Mupasiri had filed a ConCourt application seeking to be joined in the court proceedings citing Mawere, SMM Holdings Limited, Africa Resources, TAP Building Products and Mnangagwa as respondents.
On December 17, 2021, Mupasiri launched an application to have him joined to the ConCourt proceedings over Shabani Mashava Mines Holdings.
On December 24, Mupasiri received opposing papers through DMH legal firm whose managing partner was implicated in the case.
This was despite his application having been served on the president as a public office bearer under Section 167 of the constitution.
Mupasiri then wrote to Manikai, one of the DMH managing partners, on December 27 challenging the authority of DMH to represent Mnangagwa in his official capacity as the president when the law says it should be done by the attorney-general (AG).

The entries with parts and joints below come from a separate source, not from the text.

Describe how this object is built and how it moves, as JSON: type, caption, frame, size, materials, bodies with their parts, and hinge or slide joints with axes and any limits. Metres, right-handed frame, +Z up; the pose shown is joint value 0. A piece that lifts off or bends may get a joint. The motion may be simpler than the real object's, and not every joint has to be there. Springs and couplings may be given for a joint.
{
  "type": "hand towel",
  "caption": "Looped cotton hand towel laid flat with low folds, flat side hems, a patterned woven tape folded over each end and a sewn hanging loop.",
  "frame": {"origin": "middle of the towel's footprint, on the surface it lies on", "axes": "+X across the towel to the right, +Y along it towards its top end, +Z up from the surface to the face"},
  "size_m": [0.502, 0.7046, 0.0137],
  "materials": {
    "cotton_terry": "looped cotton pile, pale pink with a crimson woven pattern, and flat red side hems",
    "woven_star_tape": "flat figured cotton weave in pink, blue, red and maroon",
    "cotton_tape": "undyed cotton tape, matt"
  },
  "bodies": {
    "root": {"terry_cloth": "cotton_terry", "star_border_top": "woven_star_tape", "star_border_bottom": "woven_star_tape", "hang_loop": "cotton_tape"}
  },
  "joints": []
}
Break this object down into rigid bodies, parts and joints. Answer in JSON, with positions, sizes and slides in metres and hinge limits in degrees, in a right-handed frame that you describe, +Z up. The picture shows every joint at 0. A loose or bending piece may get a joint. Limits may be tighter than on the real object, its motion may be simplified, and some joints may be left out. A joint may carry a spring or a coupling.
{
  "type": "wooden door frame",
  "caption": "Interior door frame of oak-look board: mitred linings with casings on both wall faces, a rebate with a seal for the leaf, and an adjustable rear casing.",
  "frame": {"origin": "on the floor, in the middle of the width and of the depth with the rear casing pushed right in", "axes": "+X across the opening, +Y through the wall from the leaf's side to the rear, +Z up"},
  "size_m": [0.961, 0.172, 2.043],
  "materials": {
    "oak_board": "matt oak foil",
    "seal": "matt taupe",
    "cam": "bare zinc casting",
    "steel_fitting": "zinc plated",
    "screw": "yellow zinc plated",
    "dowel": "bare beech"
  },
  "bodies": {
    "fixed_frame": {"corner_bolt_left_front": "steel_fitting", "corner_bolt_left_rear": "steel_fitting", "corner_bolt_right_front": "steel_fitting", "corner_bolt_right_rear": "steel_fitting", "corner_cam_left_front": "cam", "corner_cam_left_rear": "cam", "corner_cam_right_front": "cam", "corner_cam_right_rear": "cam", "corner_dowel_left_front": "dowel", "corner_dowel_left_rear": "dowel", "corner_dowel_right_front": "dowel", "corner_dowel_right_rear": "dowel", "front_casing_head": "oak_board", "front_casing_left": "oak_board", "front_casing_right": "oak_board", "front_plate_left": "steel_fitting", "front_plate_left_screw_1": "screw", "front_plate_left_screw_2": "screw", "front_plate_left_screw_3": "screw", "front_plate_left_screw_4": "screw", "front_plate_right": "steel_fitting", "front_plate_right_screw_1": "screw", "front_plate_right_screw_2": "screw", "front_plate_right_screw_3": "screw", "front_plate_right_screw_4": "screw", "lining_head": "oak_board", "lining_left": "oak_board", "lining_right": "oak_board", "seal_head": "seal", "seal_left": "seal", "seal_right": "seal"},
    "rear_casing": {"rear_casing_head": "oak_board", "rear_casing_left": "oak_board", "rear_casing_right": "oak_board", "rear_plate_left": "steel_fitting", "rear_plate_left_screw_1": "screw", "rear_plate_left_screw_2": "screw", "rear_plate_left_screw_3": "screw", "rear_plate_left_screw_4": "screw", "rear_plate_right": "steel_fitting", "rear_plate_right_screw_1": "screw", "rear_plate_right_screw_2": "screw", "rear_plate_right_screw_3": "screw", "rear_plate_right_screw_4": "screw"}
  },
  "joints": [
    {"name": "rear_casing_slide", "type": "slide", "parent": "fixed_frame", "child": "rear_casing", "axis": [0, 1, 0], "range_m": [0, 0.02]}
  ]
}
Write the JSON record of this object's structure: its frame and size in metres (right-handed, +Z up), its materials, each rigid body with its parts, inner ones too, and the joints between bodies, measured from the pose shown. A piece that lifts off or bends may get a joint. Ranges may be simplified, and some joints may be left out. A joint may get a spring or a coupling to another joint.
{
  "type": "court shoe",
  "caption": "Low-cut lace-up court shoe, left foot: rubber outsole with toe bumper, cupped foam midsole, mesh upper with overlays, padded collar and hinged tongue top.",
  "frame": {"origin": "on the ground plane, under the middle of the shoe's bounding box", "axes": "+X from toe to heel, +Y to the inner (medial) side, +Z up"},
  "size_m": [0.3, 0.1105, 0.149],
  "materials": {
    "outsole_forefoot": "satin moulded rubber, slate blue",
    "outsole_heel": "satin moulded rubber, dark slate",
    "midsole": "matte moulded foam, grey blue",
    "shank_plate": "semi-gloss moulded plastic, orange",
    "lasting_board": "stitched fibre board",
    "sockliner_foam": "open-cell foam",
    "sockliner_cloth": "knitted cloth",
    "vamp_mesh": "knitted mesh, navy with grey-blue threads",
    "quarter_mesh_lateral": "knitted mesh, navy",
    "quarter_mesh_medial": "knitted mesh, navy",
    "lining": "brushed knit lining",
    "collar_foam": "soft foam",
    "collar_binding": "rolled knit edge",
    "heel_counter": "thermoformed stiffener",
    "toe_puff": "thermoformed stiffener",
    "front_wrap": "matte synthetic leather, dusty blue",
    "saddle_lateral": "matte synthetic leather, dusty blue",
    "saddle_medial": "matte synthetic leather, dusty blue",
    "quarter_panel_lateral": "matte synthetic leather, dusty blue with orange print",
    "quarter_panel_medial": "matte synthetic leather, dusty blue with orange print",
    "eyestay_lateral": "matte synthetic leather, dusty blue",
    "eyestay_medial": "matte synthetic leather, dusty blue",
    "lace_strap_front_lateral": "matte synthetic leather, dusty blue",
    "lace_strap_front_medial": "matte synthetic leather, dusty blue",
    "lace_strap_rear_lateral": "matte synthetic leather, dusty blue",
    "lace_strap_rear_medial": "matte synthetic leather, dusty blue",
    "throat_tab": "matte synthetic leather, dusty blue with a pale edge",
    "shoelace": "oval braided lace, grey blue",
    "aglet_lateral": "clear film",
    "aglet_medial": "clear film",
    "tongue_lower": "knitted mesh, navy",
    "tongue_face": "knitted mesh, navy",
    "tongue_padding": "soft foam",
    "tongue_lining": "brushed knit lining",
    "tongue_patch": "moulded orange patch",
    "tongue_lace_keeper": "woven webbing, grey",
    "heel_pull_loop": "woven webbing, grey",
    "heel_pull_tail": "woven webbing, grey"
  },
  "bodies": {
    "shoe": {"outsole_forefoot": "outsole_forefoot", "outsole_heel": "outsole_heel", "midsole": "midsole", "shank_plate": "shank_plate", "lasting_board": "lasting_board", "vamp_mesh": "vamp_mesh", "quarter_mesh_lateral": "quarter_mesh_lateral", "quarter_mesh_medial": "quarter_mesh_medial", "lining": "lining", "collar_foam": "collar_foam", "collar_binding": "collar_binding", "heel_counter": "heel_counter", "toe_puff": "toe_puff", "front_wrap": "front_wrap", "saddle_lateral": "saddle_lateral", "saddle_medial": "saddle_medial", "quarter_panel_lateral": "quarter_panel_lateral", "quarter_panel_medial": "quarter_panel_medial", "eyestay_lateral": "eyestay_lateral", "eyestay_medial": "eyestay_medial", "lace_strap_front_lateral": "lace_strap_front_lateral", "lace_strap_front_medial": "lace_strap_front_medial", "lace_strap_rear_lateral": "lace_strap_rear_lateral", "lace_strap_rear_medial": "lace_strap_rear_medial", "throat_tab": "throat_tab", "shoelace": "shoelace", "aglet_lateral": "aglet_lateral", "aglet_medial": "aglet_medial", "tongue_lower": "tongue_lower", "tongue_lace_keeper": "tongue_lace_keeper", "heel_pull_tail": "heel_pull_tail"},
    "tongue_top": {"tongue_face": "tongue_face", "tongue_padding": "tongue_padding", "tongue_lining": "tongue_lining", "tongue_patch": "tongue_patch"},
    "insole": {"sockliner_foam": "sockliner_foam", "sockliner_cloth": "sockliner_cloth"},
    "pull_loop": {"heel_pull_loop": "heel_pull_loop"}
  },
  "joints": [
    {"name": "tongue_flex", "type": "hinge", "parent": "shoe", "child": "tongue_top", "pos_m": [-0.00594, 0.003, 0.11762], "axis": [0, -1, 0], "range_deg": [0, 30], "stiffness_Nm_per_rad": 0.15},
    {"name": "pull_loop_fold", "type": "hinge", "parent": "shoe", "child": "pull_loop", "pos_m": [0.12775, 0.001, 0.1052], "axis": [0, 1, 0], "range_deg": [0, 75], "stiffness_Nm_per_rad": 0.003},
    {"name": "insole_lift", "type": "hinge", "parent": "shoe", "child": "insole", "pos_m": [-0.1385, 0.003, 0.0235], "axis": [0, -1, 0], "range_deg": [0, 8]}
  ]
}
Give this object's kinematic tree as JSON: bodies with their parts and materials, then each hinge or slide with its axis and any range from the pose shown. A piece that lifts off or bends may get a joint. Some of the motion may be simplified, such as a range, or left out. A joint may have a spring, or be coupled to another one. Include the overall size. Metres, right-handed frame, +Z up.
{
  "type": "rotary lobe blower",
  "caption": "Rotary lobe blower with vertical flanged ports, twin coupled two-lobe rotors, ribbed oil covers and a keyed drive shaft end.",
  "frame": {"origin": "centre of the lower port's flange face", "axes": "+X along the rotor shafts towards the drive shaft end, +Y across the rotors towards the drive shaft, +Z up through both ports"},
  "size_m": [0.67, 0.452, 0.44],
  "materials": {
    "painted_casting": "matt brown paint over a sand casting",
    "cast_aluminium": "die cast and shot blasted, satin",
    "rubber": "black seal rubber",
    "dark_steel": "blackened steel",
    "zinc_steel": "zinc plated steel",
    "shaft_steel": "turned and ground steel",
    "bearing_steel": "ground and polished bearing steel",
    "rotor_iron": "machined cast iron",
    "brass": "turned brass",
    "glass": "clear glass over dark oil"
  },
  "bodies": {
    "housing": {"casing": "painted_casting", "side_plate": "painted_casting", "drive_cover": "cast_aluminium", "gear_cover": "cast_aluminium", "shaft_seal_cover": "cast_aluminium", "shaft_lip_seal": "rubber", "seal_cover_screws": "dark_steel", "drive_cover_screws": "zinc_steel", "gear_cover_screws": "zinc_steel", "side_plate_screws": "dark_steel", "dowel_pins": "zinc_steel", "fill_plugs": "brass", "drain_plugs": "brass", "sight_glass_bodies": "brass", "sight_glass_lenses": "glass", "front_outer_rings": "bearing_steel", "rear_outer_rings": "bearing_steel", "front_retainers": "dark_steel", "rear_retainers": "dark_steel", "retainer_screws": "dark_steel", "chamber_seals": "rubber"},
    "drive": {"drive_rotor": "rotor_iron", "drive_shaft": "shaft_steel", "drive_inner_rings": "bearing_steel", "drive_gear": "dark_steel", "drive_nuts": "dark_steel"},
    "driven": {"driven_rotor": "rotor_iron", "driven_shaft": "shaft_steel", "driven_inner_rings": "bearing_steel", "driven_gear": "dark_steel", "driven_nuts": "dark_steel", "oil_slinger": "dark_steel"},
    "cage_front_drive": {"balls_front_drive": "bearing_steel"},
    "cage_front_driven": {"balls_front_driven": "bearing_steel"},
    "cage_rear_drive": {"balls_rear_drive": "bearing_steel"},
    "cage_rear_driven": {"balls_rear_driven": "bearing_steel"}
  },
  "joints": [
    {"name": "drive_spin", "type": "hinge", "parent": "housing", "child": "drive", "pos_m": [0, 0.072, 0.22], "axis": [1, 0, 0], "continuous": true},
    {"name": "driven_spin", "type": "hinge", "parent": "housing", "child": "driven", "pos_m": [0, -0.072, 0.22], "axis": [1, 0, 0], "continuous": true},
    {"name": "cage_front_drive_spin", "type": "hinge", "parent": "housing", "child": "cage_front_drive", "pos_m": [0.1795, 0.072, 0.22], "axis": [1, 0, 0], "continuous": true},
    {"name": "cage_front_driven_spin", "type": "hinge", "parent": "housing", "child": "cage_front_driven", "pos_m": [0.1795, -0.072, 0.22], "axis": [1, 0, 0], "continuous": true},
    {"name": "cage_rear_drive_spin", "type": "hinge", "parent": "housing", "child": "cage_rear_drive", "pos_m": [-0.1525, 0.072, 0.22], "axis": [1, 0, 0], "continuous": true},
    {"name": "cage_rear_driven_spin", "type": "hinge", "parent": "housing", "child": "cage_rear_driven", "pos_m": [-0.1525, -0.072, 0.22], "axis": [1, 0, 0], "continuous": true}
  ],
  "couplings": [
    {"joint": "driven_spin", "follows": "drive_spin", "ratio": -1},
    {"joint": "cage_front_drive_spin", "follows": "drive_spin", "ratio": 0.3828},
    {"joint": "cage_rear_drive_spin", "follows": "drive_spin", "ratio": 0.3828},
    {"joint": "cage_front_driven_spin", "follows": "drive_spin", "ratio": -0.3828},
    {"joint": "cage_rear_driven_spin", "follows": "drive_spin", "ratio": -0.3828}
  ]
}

Mupasiri then filed an interlocutory application on January 25 this year which was dismissed, and the matter was allegedly “swept under the carpet”.
Mupasiri was later slapped with a costs order in a constitutional matter which involved the president who was never served with the copy of his application because his office, including the AG’s office, refused to accept service.
On May 27, Mupasiri filed an appeal against the cost order, but Chief Justice Luke Malaba dismissed the appeal saying even wrong decisions by the ConCourt are not appealable or reviewable.
Mupasiri argued his application was meant to test the rule of law and constitutionalism in the country.